I heard that it has a tool head changer in the works too. Will that be on your prototype? I guess what I'm really asking is, is the Darwin simply being refined or is this a quantitatively more capable machine?

Your work is excellent by the way. It looks fantastic and the speed increase will be greatly appreciated!

Mendelsson is a Wedge prototype that could be a Mendel. At present it's just testing out the basic structure. Support material is not a Mendel issue per se - support material will work just as well on a Darwin.

The key advantages so far are that it is much easier to construct, has a higher proportion of self-made parts, a lower proportion of obscure parts, uses fewer sizes of bolts, less smooth steel, and can change size easier.

When the head-changer is ready, I'll have a go at fitting it. Right now I'm working on basics.

It's a lot quieter than Darwin too. If I fit a stepper-powered extruder it won't make much more noise than an inkjet. This doubles my output as I'll be allowed to run it overnight :)

Vik :v)
Looking closer at that pic Vik, I can see that there isn't much space between the Y belt and the cross rods connecting the Z axis to the base.
If its that close then maybe using a bearing there would be a good idea otherwise the belt may wear out too soon.
Another point I can see in that picture now its easier to see is that 4th bearing with the flat washers on either side seems to be just the right about of idlers to tension that belt/chain.

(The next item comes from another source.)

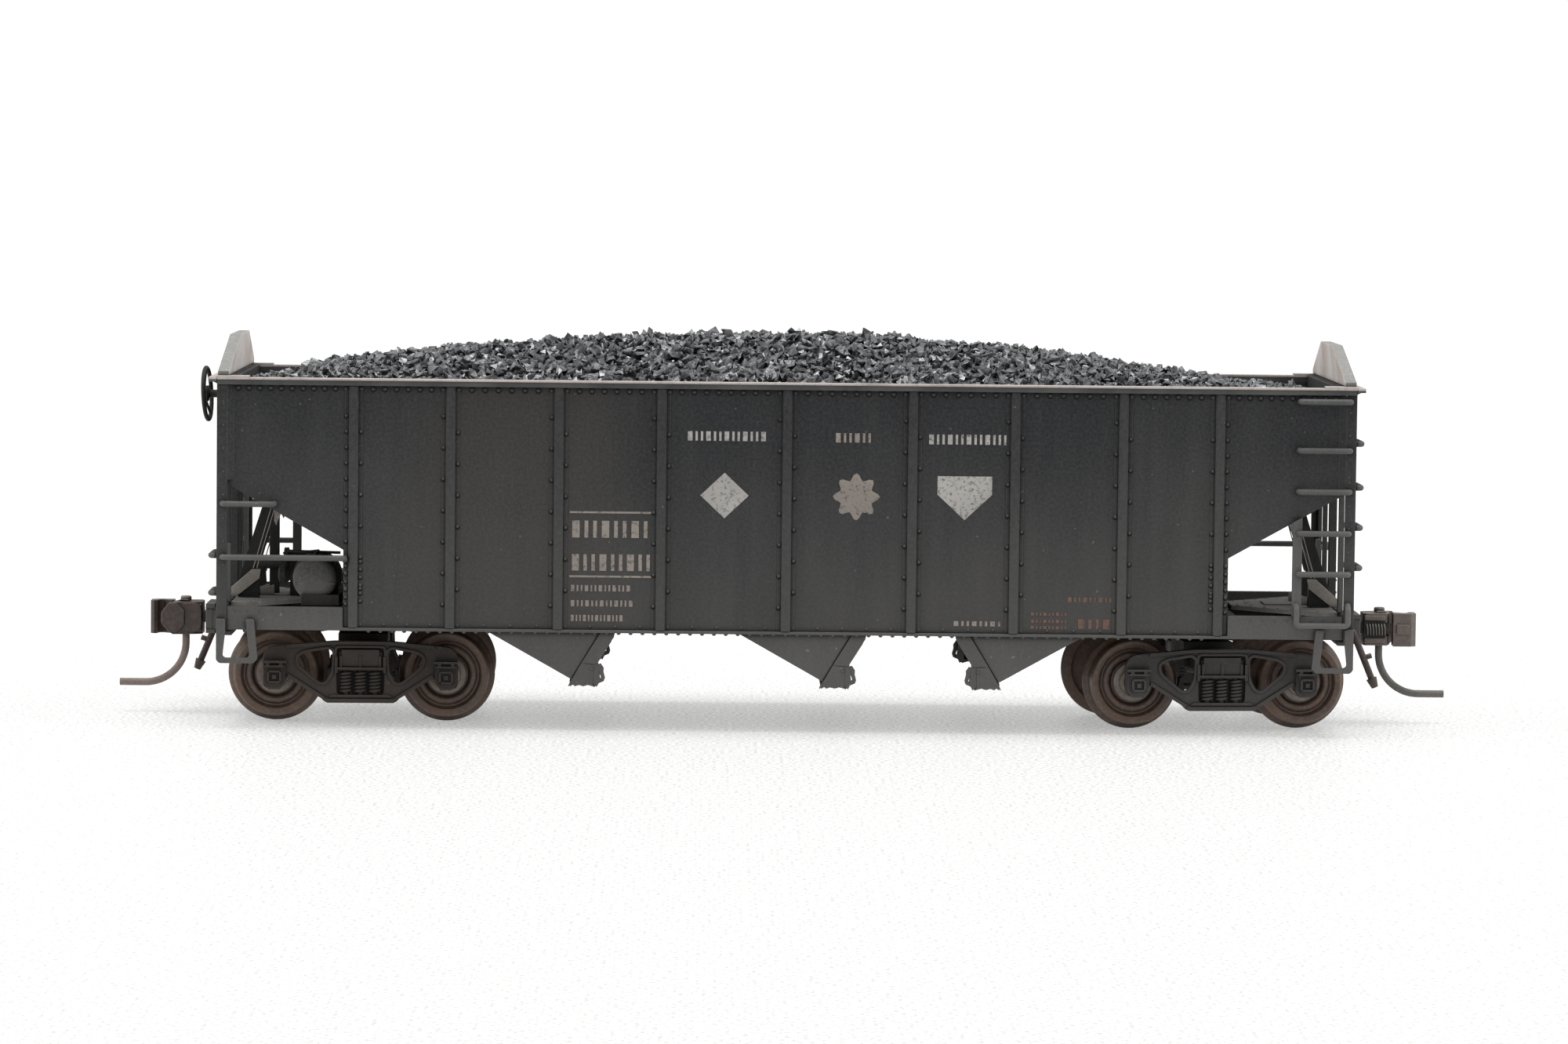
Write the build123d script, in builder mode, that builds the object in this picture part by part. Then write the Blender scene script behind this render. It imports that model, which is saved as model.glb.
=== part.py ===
from build123d import *
import os
from math import cos, radians, sin, tan

# HO scale model of a three-bay open hopper car, in millimetres.
# X runs along the car, Y across it, Z up. The origin is under the middle of the car, on the plane
# that the wheel flanges stand on. The A end is at +X; the B end, with the hand brake, is at -X.
# Apart from the brake gear, the car looks the same after half a turn about Z.

os.makedirs("parts", exist_ok=True)

# Driving dimensions
body_half_length = 63.5
post_outer_y = 18.0
sheet_outer_y = 17.5
sheet_inner_y = 16.7
rail_outer_y = 18.3
rail_bottom_z = 38.4
rail_top_z = 39.2
sill_outer_y = 17.9
sill_inner_y = 17.0
sill_bottom_z = 11.05
sill_strip_z = 11.4
sill_top_z = 13.65
peak_top_z = 43.6
post_width = 1.1
side_post_x = (14.0, 25.45, 37.5, 48.3)
bay_cutout_x = 49.4
end_sheet_outer_x = 62.3
slope_angle = 29.3
slope_top_z = 27.3
sheet_gauge = 0.6
door_angle = 59.0
outlet_z = 5.8
outlet_x = 23.9
bay_side_y = 17.2
centre_outlet_x = 4.2
centre_sill_half_width = 2.5
centre_sill_bottom_z = 9.95
centre_sill_top_z = 13.15
platform_gauge = 0.5
truck_x = 48.05
wheelbase = 19.26
wheel_tread_radius = 4.81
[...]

The head changer Vik, is it an automatic head changer?
I think the ease of construction is a huge/important issue to tackle. As nophead pointed out somewhere, most people are still spending a lot of time designing work arounds to make a 'strap out of hardware store parts instead of designing printable parts for the same purpose. This, for me, is exactly true.

With an easier to construct machine, this need goes away. Easy of construction by itself is a perfect reason to do another design. Thanks for answering my questions!

You can just about get a copy of Microsoft Business Ethics between the belt and the strut. It might pay for us to move the motor and idler holes fractionally.

The head-changer is not my department yet, I'm afraid - staying focused is hard sometimes! I'll be doing some tests later to see if it's practical to use the Z axis for head-changing though and I do have a 2-head X carriage design as backup.

Vik :v)
i think your work is amazing!
thanks for keeping us excited!
we are building a 'strap in barcelona, spain! hopefully we will be able to print a mendelssohn!
great work vik!
Great to see the skids works with a nema 17! Good old PLA.

Bit of an angle on that belt though! Is that intentional to provide down force? Or was it a geometry constraint? It does introduce non-linearity in distance travelled per step which is a tad dodge... how do you feel about entraining more 608's?

We need to talk about mechanical branches asap.

Good luck on the X...
@blablab: Thanks for the enthusiasm! Good ideas are nothing without optimism.